D&O insurance sales surge as executives seek crisis cover
NEW YORK (Bloomberg) - Sales of insurance for corporate directors and officers have surged as US executives seek protection from liability for losses incurred amid the credit market turmoil, according to Zurich Financial Services AG.
Investors sued 166 US companies claiming stock fraud last year, 43 percent more than in 2006, according to a study released last month by the Stanford Law School Securities Class Action Clearinghouse and Cornerstone Research. Of the 100 companies sued in the last half of 2007, 23 were related to sub-prime losses.
"It's an octopus, you're not quite sure where the tentacles will go," said Salvatore Pollaro, in charge of commercial directors & officers coverage in North America for Zurich, Switzerland's largest insurer. "Not too far down the road, you may see it affect the auto and retail industries - anyone issuing credit." Mr. Pollaro spoke in an interview in New York, where his company sponsored a conference on the insurance.
Zurich is selling more policies to cover individuals' liability in instances where the company is not financially or legally able to indemnify them, Mr. Pollaro said. So-called Side-A policies kick in when shareholders accuse directors of wasting a company's money through failing to perform oversight duties or if the company becomes insolvent. Sales in the past six months doubled compared with the prior six, he said.
Mr. Pollaro, who deals with companies with more than $750 million in market value or assets, said every customer he sat down with over the past few months expressed concern about possible D&O liability, and policies are being sold or renewed for "much higher" levels of coverage. He declined to be more specific.
Henry Keeling, chief operating officer of XL Capital Ltd., the Bermuda-based business insurer that competes with Zurich in the D&O market, said in a conference call earlier this month that "we anticipate that opportunities will arise from the current market turmoil for our professional lines business".
The CtW Investment Group, which says it works with union- sponsored pension funds with $1.4 trillion of assets, sent letters today asking three directors at both Bank of America Corp. and Washington Mutual Inc. "to describe what they did to protect shareholders from excessive mortgage-related risk," the organisation said in a statement. CtW Investment is affiliated with Change to Win, a group of unions representing six million workers.

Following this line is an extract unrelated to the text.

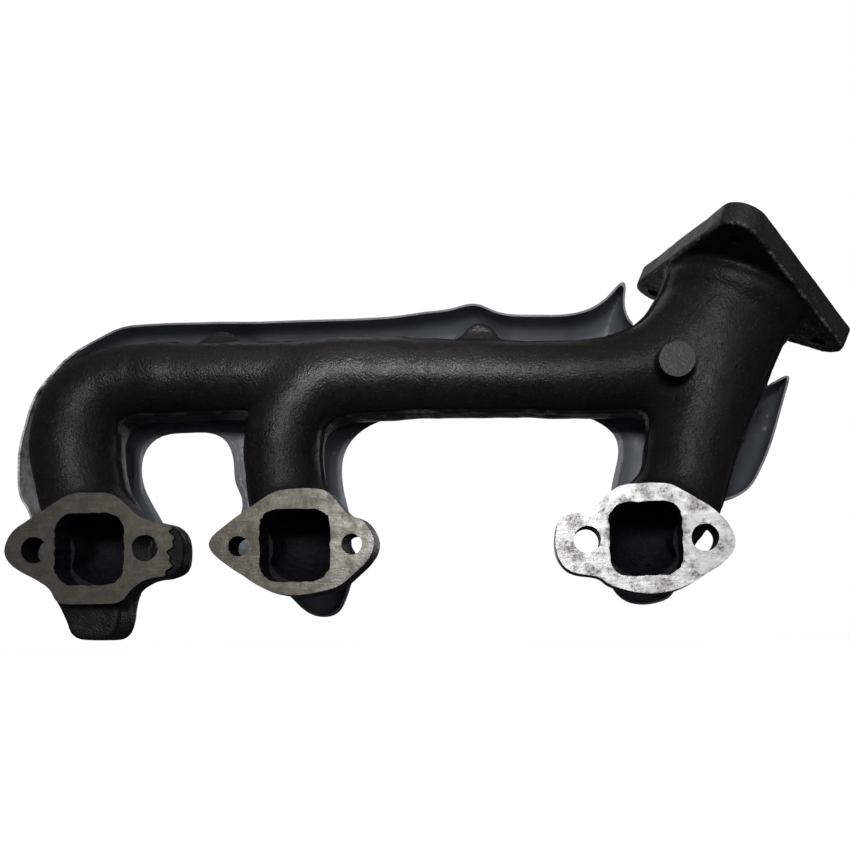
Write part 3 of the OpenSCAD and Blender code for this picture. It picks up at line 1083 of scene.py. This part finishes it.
def studio_world(strength):
    """A dim room, brighter overhead than below, behind a white backdrop."""
    world = bpy.data.worlds.new("studio")
    world.use_nodes = True
    tree = world.node_tree
    room = tree.nodes["Background"]
    room.inputs["Strength"].default_value = strength
    height = tree.nodes.new("ShaderNodeSeparateXYZ")
    tree.links.new(tree.nodes.new("ShaderNodeTexCoord").outputs["Generated"], height.inputs[0])
    glow = tree.nodes.new("ShaderNodeMapRange")
    glow.inputs["From Min"].default_value = -0.3
    glow.inputs["From Max"].default_value = 1.0
    glow.inputs["To Min"].default_value = 0.25
    tree.links.new(height.outputs["Z"], glow.inputs["Value"])
    tree.links.new(glow.outputs["Result"], room.inputs["Color"])
    backdrop = tree.nodes.new("ShaderNodeBackground")
    backdrop.inputs["Color"].default_value = (1.0, 1.0, 1.0, 1.0)
    seen = tree.nodes.new("ShaderNodeMixShader")
    ray = tree.nodes.new("ShaderNodeLightPath")
    tree.links.new(ray.outputs["Is Camera Ray"], seen.inputs["Fac"])
    tree.links.new(room.outputs[0], seen.inputs[1])
    tree.links.new(backdrop.outputs[0], seen.inputs[2])
    tree.links.new(seen.outputs[0], tree.nodes["World Output"].inputs["Surface"])
    return world


bpy.context.scene.world = studio_world(0.12)
bpy.context.scene.view_settings.view_transform = "Standard"

# Camera: place in metres, then where it points in degrees and where its axis meets the picture
CAMERA_AT = (0.1271, -0.5223, -0.0502)
YAW, PITCH, ROLL = (math.radians(a) for a in (-3.176, 2.128, -0.809))
FOCAL = 42.28
SHIFT = (-0.0647, 0.2059)

ahead = Vector((math.sin(YAW) * math.cos(PITCH), math.cos(YAW) * math.cos(PITCH), math.sin(PITCH)))
level = Vector((math.cos(YAW), -math.sin(YAW), 0))
upright = level.cross(ahead)
right = math.cos(ROLL) * level + math.sin(ROLL) * upright
up = -math.sin(ROLL) * level + math.cos(ROLL) * upright
lens = bpy.data.cameras.new("camera")
lens.sensor_width = 36.0
lens.lens = FOCAL
lens.shift_x, lens.shift_y = SHIFT
lens.clip_start, lens.clip_end = 0.01, 100.0
camera = bpy.data.objects.new("camera", lens)
bpy.context.scene.collection.objects.link(camera)
turn = Matrix((right, up, -ahead)).transposed().to_4x4()
camera.matrix_world = Matrix.Translation(CAMERA_AT) @ turn
bpy.context.scene.camera = camera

Charlotte, North Carolina-based Bank of America, the largest US bank by deposits, last month said fourth-quarter profit dropped 95 percent after $5.28 billion of mortgage-related writedowns and provisions for future loan losses. Seattle-based Washington Mutual, the largest US savings and loan, had its first quarterly loss since 1997.
In August, American International Group Inc., the biggest insurer of US corporate boards, said it was asking potential clients if their companies make home loans to the riskiest borrowers or invest in securities backed by them, as it sought to avoid bad bets on companies that might be vulnerable to shareholder lawsuits.
While demand has climbed for D&O policies, enough companies are competing for the business to keep prices falling, Mr. Pollaro said. D&O rates in the US fell on average 7.6 percent in the fourth quarter, compared with a 12 percent drop in business insurance pricing overall, according to the most recent survey by the Council of Insurance Agents and Brokers.